Having killed his father, Marcus Aurelius, and been crowned Emperor, Commodus aims to keep the populace sweet by serving up an immense gladiatorial orgy. Pandering to the mob's appetite for gory entertainment like this is seen as a betrayal of the high ideals, not only of his father but of Rome itself. Maximus wants to win his freedom, rid Rome of a tyrant, avenge himself on the killer of his wife and son, and restore democratic government by the Senate, to boot. To do this, he has not only to survive many battles as a gladiator but, more importantly, to "win the crowd". Even as he does so, he makes public his defiant contempt for the worthless spectacle in which he has been forced to participate.
Coincidentally, within days of the film's UK release, one of Crowe's colleagues, burly Nick Nolte, expressed similarly combative sentiments at the Cannes film festival. Defying the tyrannical emperors of Hollywood, Nolte declared that the "star system sucks. Hollywood has boiled itself down to four male leads - and they have to be in all the big movies. The major studios pick the star first with no thought for the material."
Uma Thurman drew blood too, deriding the anti-culture whereby movie actors are assigned roles that involve nothing more difficult than squeezing into a rubber Batman costume.
In the context of a film which contains a failed re-enactment, or allegory of an incident from the past, it is not too fanciful, then, to see Commodus as the head of a global cinematic empire, serving up for the untutored mob a high concept spectacle of chariot races and heart-stopping combat. (At one point Commodus actually sounds like he is quoting from a billboard for the movie, referring to Maximus as, "a general who became a slave, who became a gladiator, who challenged an Emperor". It is, he rightly concludes, "a good story".) Maximus opposes this with a vengeance, but can succeed in doing so only by winning over the "fickle" mob (I cannot remember a film in which the audience is referred to so consistently contemptuously).
He is, if you like, a virile representative the film's director, Ridley Scott, a Hollywood player who can only win his (creative) freedom by participating in high stakes games which depend on his liberty being restricted. Accordingly, Gladiator is, simultaneously, protest against the creative shackling imposed by the likes of Commodus on the likes of Scott and a pleb-pleasing epic of chariot crashes, explosions, battles and fights. At its worst it is a skilled, massively extended, antique prequel to Mad Max (Mel Gibson, apparently, was offered the part of the aptly named Maximus) with a few gouts of cod Latin sentimentus thrown in. The blood-hungry audience - or this member of it at any rate - endures these intermissions stoically, impatient for the next setpiece set-to.
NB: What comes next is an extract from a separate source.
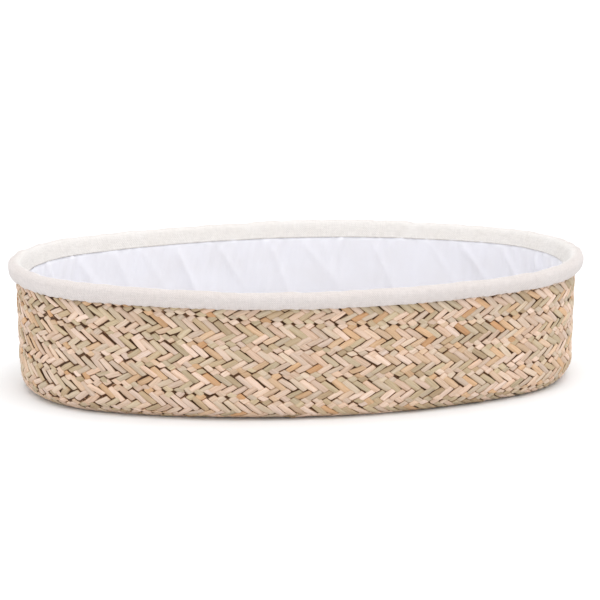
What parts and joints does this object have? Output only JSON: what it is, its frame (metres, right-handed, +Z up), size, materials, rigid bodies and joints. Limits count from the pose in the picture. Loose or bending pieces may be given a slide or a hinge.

The film's dual nature is never more apparent than in the gladiatorial duels themselves. Absorbing though they are, the action sequences have a quality of digital euphemism about them. As is so often the case with so-called violent films, the problem is that it's not nearly violent enough, virtually shirking the savagery it claims to depict. When it comes to fighting - more specifically, recovery from fighting - Hollywood has always taken the real Marcus Aurelius at his word: "Reject your sense of injury," he counsels in the Meditations, "and the injury itself disappears". Scott's vision of the gory, glory days of the Empire is entirely consistent with this tradition.
Don't get me wrong. Gladiator is undoubtedly a superior Hollywood product. That, precisely, is the point. But it still compares rather poorly with a bullfight, say. In Experience, Martin Amis recalls going to bullfights in Spain, in his teens, and watching in "a kind of brutalised vacancy". That's bad enough but it is preferable to the un-brutalised vacancy with which we, the mob of 2000 AD, have come to regard the unedifying spectacle of the cinema screen.